MetricWhat it checksWhy it matters
classification_accuracyWhether the class label is correctUseful for classification, but not enough for detection or segmentation
confusionWhich classes are mixed upHelps you find class-level mistakes
box_iouWhether the predicted box overlaps the true boxCore idea behind detection evaluation
mask_iouWhether the predicted mask overlaps the true maskCore idea behind segmentation evaluation
confidenceHow certain the simple classifier isHelps find suspicious cases even when the label is correct

Why can classification_accuracy be 1.000 while failure_cases is still greater than zero? Because a vision project can get the label right but still have a weak box, weak mask, or low confidence. In real projects, that difference matters.

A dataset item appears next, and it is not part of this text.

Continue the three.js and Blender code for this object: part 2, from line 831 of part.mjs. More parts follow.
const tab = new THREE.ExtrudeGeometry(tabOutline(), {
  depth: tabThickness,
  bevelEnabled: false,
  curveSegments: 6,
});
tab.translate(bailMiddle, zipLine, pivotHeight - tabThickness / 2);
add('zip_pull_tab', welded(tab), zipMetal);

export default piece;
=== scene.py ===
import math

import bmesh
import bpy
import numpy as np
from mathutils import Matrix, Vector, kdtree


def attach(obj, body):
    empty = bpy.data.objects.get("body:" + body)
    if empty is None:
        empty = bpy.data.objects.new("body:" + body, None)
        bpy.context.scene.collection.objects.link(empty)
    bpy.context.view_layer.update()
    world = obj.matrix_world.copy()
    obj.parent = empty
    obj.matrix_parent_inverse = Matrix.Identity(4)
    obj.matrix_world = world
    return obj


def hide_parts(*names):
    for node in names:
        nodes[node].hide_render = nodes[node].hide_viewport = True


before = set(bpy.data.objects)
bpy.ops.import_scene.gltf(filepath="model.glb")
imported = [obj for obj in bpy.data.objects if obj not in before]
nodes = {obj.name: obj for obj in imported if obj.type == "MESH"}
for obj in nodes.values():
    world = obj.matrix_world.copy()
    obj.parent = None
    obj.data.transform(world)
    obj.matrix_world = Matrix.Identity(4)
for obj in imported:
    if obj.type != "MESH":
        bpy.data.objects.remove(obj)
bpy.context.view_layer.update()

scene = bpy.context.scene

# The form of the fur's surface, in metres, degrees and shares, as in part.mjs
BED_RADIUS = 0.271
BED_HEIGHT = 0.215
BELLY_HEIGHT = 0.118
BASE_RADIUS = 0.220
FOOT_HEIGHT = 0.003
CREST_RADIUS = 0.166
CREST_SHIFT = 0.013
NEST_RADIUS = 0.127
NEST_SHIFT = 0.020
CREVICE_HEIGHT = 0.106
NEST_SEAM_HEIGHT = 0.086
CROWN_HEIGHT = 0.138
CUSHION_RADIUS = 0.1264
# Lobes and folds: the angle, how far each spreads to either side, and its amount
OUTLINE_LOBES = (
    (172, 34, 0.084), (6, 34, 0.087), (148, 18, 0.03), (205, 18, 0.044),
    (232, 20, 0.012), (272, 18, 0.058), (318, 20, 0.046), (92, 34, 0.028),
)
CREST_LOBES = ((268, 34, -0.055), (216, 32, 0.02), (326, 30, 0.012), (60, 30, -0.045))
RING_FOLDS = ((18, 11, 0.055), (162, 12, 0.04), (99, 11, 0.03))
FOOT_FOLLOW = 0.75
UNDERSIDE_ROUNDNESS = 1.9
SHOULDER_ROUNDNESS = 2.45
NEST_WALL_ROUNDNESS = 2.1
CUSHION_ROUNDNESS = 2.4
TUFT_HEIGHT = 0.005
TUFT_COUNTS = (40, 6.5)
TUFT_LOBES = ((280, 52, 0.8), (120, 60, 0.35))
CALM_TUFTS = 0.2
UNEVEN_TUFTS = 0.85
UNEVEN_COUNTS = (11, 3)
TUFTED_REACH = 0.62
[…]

Step 7: Inspect Prediction Images

Open files in cv_workshop_run/outputs/.

Each output image has:

  • a green box for the ground truth;
  • a red box for the predicted box;
  • a text label showing true=... pred=....

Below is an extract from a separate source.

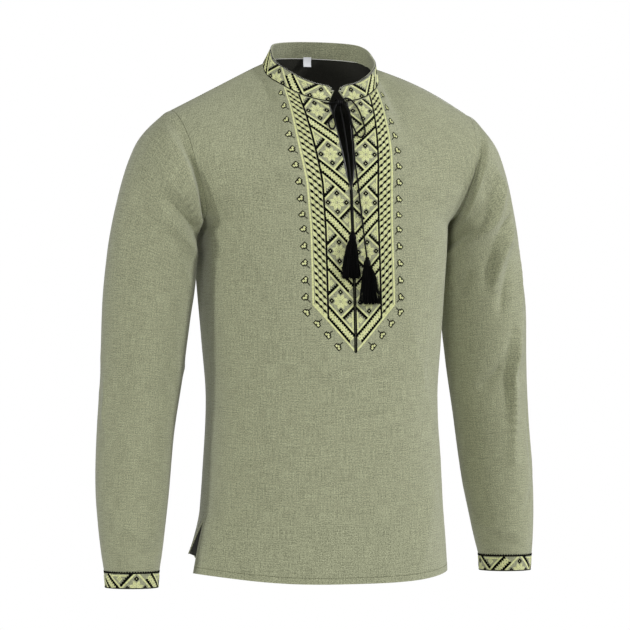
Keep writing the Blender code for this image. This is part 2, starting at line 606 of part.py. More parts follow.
def tube(name, points, finish):
    """A round cord as a curve through points, its ends closed."""
    data = bpy.data.curves.new(name, "CURVE")
    data.dimensions = "3D"
    data.bevel_depth = CORD_RADIUS
    data.bevel_resolution = 2
    data.use_fill_caps = True
    spline = data.splines.new("POLY")
    spline.points.add(len(points) - 1)
    for spot, point in zip(spline.points, points):
        spot.co = (*point, 1)
    data.materials.append(finish)
    made = bpy.data.objects.new(name, data)
    bpy.context.scene.collection.objects.link(made)
    return made


def unite(base, other):
    """Joins a helper's shape to an object with a Boolean, and leaves the helper out of the model."""
    join = base.modifiers.new("join", "BOOLEAN")
    join.operation = "UNION"
    join.solver = "EXACT"
    join.object = other
    other.hide_render = True
    other.display_type = "WIRE"


def loft(name, rings, finish):
    """A closed solid through rings of points, with a flat cap at each end."""
    rings = np.array(rings)
    count = rings.shape[1]
    faces = [list(face) for face in grid_faces(len(rings), count, True)]
    last = (len(rings) - 1) * count
    faces += [list(range(count))[::-1], list(range(last, last + count))]
    return solid(name, rings.reshape(-1, 3), faces, finish)


def knot(finish):
    """The bow's knot, with the short cord end that is sewn down beside it."""
    turns = np.linspace(0, 2 * pi, KNOT_SIDES, endpoint=False)
    rings = []
    for fall in np.linspace(radians(8), radians(172), KNOT_RINGS):
        circle = np.stack([sin(fall) * np.cos(turns), sin(fall) * np.sin(turns), cos(fall) + 0 * turns], -1)
        rings.append(np.array(KNOT) + circle * KNOT_HALF)
    made = loft("tie_knot", rings, finish)
    route = smooth_route(TIE_STUB, CORD_STEP)
    along = unit(np.gradient(route, axis=0))
    side = unit(np.cross(along, [0, 0, 1]))
    lift = np.cross(side, along)
    round_turns = np.linspace(0, 2 * pi, 8, endpoint=False)[None, :, None]
    circle = np.cos(round_turns) * side[:, None] + np.sin(round_turns) * lift[:, None]
    stub = loft("tie_stub", route[:, None] + circle * CORD_RADIUS, finish)
    unite(made, stub)
    return made


def tassel(each, finish):
    """A tassel: a turned head whose foot the strands grow out of, spreading as they fall."""
    turns = np.linspace(0, 2 * pi, HEAD_SIDES, endpoint=False)
    circle = np.stack([np.cos(turns), np.sin(turns) * HEAD_DEPTH, 0 * turns], axis=-1)
    top, foot = np.array([each.x, each.y, each.z]), np.array([each.foot_x, each.foot_y, each.foot_z])
    rings = [top + circle * width - [0, 0, fall] for fall, width in TASSEL_HEAD]
    made = loft(each.name, rings, finish)
    head_foot, head_width = TASSEL_HEAD[-1]
    chance = np.random.default_rng(len(each.name))
    points, faces = [], []
    corners = np.linspace(0, 2 * pi, STRAND_SIDES, endpoint=False)
    for index in range(STRANDS):
        turn = index * GOLDEN_TURN
        place = np.sqrt((index + 0.5) / STRANDS) * np.array([np.cos(turn), np.sin(turn), 0])
        root = top + place * [head_width * ROOT_SPREAD[0], head_width * ROOT_SPREAD[1], 0]
        root[2] -= head_foot - ROOT_DEPTH
        tip = foot + place * [each.half_width, each.half_depth, 0]
        fall = (foot[2] - root[2]) * chance.uniform(STRAND_SHORTEST, 1)
        ring = np.stack([np.cos(corners + turn), np.sin(corners + turn), 0 * corners], axis=-1)
        for share, spread, width in STRAND_STEPS:
            middle = root * (1 - spread) + tip * spread
            middle[2] = root[2] + fall * share
            points.append(middle + ring * width)
        start = index * STRAND_SIDES * len(STRAND_STEPS)
        last = start + STRAND_SIDES * (len(STRAND_STEPS) - 1)
        faces += [list(face + start) for face in grid_faces(len(STRAND_STEPS), STRAND_SIDES, True)]
        faces += [list(range(start, start + STRAND_SIDES))[::-1], list(range(last, last + STRAND_SIDES))]
    strands = solid(each.name + "_strands", np.concatenate(points), faces, finish)
    unite(made, strands)
    return made


def label(finish):
    """The blank tab that hangs inside the back of the neck."""
    x = LABEL_X + np.array([-1, 1, 1, -1]) * LABEL_WIDTH / 2
    y = LABEL_Y + np.array([-1, -1, 1, 1]) * LABEL_THICKNESS / 2
    rings = [np.stack([x, y, np.full(4, z)], axis=-1) for z in (LABEL_TOP_Z, LABEL_FOOT_Z)]
    return loft("label_tab", rings, finish)


def main():
    for each in list(bpy.data.objects):
        bpy.data.objects.remove(each)
    linen = material("olive linen", (0.29, 0.30, 0.18), 0.85)
    made = panels()
    front_panel(made, linen)
    back_panel(made, linen)
    for side in ("left", "right"):
        sleeve(made, side, linen)
        cuff(made, side, linen)
    collar(linen)
    black = material("black cord", (0.006, 0.006, 0.006), 0.6)
    for name, route in CORDS.items():
        tube(name, smooth_route(route, CORD_STEP), black)
    knot(black)
    for each in TASSELS:
        tassel(each, black)
    label(material("white tape", (0.80, 0.81, 0.83), 0.7))


main()
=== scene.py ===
"""The looks of a man's linen vyshyvanka, a pullover shirt with long set-in sleeves, a stand collar, narrow
cuffs, side vents and a neck slit, which is closed by a cord with two tassels.

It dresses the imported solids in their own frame: metres, +Z up, the front faces -Y, the wearer's left is +X,
and the origin is the middle of the neck. The ornament is charted in millimetres.
"""

from collections import namedtuple
from math import cos, pi, radians, sin

import bmesh
import bpy
import numpy as np
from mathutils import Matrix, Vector


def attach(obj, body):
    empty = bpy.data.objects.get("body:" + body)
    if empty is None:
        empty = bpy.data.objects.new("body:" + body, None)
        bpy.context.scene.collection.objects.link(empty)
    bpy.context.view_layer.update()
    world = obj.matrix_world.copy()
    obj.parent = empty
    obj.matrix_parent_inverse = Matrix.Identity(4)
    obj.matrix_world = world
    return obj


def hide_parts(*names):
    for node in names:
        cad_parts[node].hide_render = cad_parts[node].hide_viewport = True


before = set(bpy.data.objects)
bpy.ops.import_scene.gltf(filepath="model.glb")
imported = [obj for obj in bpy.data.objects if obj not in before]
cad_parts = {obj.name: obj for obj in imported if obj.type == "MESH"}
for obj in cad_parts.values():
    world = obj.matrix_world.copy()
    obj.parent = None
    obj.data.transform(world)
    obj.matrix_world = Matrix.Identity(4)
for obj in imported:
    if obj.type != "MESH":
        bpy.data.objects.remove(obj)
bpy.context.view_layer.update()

# The view: the camera stands level with the middle of the shirt, six metres off and a little to the
# wearer's right. The two shifts frame the shirt as a square picture of PICTURE_SIDE pixels shows it.
VIEW_TURN = radians(22)
VIEW_HEIGHT = -0.325
VIEW_DISTANCE = 6.0
LENS_MM = 241.37
PICTURE_SIDE = 630
SHIFT_PIXELS = (-6, -20)

view = bpy.data.cameras.new("view")
view.lens = LENS_MM
view.shift_x, view.shift_y = (shift / PICTURE_SIDE for shift in SHIFT_PIXELS)
view.clip_end = 50
camera = bpy.data.objects.new("camera", view)
camera.location = (-VIEW_DISTANCE * sin(VIEW_TURN), -VIEW_DISTANCE * cos(VIEW_TURN), VIEW_HEIGHT)
camera.rotation_euler = (pi / 2, 0, -VIEW_TURN)
bpy.context.scene.collection.objects.link(camera)
bpy.context.scene.camera = camera

# The studio: a pale round floor where the wearer would stand, a white surround, a soft key light from the
# wearer's left front, a tall strip at each side that rakes over the folds, two that fill in, one behind.
FLOOR_Z = -1.45
FLOOR_RADIUS = 3.0
FLOOR_SIDES = 64
SURROUND_LIGHT = 0.05


def linear(hex_colour):
    """An sRGB colour such as "#a1a587" as linear red, green, blue and alpha."""
    parts = np.array([int(hex_colour[i : i + 2], 16) for i in (1, 3, 5)]) / 255
    return (*np.where(parts <= 0.04045, parts / 12.92, ((parts + 0.055) / 1.055) ** 2.4), 1)


def add(tree, kind, inputs=None, **settings):
    """One node of a kind with its settings, and for each input a value or another node's output."""
    made = tree.nodes.new("ShaderNode" + kind)
    for name, value in settings.items():
        setattr(made, name, value)
    for name, value in (inputs or {}).items():
        if isinstance(value, bpy.types.NodeSocket):
            tree.links.new(value, made.inputs[name])
        else:
            made.inputs[name].default_value = value
    return made


def surface(name, colour, roughness, **more):
    """A material with its Principled surface; more names its other sockets, with _ for a space."""
    made = bpy.data.materials.new(name)
    made.use_nodes = True
    base = made.node_tree.nodes["Principled BSDF"]
    base.inputs["Base Color"].default_value = linear(colour)
    base.inputs["Roughness"].default_value = roughness
    for socket, value in more.items():
        base.inputs[socket.replace("_", " ")].default_value = value
    return made, made.node_tree, base


def lamp(name, place, size, power):
    """A soft white rectangular light at a place, turned to face the middle of the shirt."""
    data = bpy.data.lights.new(name, "AREA")
    data.shape = "RECTANGLE"
    data.size, data.size_y = size
    data.energy = power
    made = bpy.data.objects.new(name, data)
    made.location = place
    away = Vector(place) - Vector((0, 0, VIEW_HEIGHT))
    made.rotation_euler = away.to_track_quat("Z", "Y").to_euler()
    bpy.context.scene.collection.objects.link(made)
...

If a red box and green box do not overlap well, the classification may still be correct, but detection quality is not good enough.

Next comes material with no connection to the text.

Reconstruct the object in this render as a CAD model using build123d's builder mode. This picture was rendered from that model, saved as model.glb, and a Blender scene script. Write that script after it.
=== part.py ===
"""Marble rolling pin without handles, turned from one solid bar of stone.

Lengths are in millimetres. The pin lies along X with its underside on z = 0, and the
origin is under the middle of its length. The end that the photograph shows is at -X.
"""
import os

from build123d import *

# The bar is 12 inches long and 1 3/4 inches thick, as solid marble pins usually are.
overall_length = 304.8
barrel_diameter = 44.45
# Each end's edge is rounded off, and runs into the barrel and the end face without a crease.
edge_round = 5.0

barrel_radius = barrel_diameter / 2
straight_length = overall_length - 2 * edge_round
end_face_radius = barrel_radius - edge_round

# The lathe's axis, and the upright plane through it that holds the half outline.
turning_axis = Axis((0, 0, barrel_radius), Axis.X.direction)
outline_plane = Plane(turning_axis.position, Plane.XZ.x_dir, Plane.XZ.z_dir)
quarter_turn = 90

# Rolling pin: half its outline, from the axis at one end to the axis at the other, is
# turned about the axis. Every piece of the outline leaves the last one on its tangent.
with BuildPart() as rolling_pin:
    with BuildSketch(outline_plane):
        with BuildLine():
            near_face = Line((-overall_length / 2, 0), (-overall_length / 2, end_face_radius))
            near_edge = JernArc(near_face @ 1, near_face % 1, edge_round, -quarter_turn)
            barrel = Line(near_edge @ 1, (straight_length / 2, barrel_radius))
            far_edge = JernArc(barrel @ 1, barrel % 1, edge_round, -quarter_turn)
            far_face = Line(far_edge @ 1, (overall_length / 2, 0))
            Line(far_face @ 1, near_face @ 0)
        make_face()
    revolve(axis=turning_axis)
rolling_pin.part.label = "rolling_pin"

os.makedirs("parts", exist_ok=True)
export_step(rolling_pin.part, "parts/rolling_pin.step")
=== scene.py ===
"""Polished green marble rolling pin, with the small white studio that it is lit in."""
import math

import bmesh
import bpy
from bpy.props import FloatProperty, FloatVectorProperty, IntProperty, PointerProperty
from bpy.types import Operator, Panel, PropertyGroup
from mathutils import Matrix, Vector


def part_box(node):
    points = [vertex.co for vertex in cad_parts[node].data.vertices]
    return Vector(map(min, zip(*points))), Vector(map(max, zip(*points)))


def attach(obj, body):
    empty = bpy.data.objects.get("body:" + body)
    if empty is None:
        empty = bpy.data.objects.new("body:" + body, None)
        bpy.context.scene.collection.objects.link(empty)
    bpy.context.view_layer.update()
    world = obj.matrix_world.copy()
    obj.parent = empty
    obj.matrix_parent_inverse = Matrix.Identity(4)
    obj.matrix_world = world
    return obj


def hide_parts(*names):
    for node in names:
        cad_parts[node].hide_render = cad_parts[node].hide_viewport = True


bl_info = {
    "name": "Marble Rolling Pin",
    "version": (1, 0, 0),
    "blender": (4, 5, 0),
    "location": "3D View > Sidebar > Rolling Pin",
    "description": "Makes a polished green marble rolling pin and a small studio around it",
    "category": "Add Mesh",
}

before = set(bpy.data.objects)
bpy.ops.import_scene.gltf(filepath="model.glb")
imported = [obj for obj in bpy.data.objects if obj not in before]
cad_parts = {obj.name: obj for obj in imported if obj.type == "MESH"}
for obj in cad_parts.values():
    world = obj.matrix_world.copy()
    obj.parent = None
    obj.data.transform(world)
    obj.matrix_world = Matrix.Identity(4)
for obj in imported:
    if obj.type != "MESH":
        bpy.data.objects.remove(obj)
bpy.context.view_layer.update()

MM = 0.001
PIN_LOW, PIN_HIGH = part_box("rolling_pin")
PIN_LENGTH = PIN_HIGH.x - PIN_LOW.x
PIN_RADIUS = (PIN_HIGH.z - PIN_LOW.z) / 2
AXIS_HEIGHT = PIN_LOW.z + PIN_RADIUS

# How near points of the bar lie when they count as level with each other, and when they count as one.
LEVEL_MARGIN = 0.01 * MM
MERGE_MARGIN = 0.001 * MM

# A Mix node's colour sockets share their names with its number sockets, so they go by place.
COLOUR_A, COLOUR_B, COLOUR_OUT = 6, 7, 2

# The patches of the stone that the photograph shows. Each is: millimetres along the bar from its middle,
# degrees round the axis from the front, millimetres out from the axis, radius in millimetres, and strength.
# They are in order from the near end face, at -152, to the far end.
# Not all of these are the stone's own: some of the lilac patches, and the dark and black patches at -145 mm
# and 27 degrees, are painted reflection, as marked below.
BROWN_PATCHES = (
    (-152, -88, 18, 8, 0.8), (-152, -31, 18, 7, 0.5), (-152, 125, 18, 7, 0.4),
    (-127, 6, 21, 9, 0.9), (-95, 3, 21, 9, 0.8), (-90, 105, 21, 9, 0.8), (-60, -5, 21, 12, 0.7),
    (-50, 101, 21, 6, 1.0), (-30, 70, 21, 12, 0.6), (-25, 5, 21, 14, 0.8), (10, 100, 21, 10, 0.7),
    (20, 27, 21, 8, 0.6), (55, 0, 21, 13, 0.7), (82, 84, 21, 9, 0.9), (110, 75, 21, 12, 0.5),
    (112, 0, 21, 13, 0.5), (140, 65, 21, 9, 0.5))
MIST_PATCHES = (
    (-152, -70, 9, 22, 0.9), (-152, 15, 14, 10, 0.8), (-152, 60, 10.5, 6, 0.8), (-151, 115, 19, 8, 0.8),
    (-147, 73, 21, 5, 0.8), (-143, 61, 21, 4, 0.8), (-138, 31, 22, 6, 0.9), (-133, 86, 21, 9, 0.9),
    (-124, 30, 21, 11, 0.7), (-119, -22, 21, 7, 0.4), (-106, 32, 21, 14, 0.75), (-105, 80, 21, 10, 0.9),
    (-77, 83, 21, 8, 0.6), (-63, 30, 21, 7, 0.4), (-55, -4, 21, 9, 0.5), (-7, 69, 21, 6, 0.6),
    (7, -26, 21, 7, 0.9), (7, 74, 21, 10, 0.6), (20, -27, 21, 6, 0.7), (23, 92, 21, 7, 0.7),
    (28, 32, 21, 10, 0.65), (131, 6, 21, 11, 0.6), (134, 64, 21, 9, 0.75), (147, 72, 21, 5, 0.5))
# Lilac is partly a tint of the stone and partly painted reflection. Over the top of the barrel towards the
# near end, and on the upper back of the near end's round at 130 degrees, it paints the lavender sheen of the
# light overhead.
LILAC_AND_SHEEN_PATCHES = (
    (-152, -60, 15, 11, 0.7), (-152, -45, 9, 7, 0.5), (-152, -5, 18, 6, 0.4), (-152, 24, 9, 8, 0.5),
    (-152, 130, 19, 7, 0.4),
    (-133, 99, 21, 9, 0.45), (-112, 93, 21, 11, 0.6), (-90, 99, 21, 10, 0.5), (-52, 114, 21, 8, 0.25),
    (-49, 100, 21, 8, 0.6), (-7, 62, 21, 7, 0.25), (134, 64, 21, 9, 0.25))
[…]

Step 8: Read the Failure Report

Vision workshop failure sample debugging map

Open:

cv_workshop_run/reports/failure_cases.md

A useful failure report should not only say "wrong." It should say what evidence made the sample suspicious:

  • low confidence;
  • low box IoU;
  • low mask IoU;
  • occlusion;
  • small object;
  • low contrast;
  • blur or edge-touching objects.

When a beginner says "the model is bad," ask a more precise question:

  • Is the image unclear?
  • Is the annotation wrong?
  • Is the object too small?
  • Is preprocessing destroying the signal?
  • Is the metric threshold too strict?

Step 9: Common Errors and Fixes

ProblemLikely CauseFix
ModuleNotFoundError: No module named 'cv2'OpenCV is not installed in the current Python environmentRun pip install opencv-python numpy after activating the environment
Output folder is emptyThe script did not run from the folder you expectedRun pwd or cd into the project folder, then run again
All masks look emptyThresholding failed because contrast is too lowInspect original images, adjust contrast, or use a different segmentation method
Accuracy is high but failure report is not emptyLabels are correct, but boxes/masks/confidence still have issuesTreat this as normal; inspect the failure cases instead of ignoring them
Metrics change after editing the scriptRandom generation, thresholds, or image operations changedKeep the random seed and record script changes in the README

Step 10: Practice Tasks

Try these changes one by one:

  1. Add a fourth class named star.
  2. Change challenge_plan so more test samples are blurred or occluded.
  3. Lower the failure threshold for box_iou from 0.75 to 0.60, then compare failure_cases.md.
  4. Save side-by-side images showing original, mask, and prediction.
  5. Replace the centroid classifier with a small CNN or a pretrained classifier after you finish this baseline.

Completion Standard

You can consider this workshop complete when you have:

  • run python vision_workshop.py;
  • opened labels.csv;
  • inspected at least three prediction images;
  • read metrics.json and predictions.csv;
  • written one short explanation of a failure sample.

If you can explain why one project needs image files, annotations, prediction visualizations, metrics, and failure analysis together, you have crossed the most important line in Chapter 10: you are no longer only "running a model"; you are building a reproducible vision project.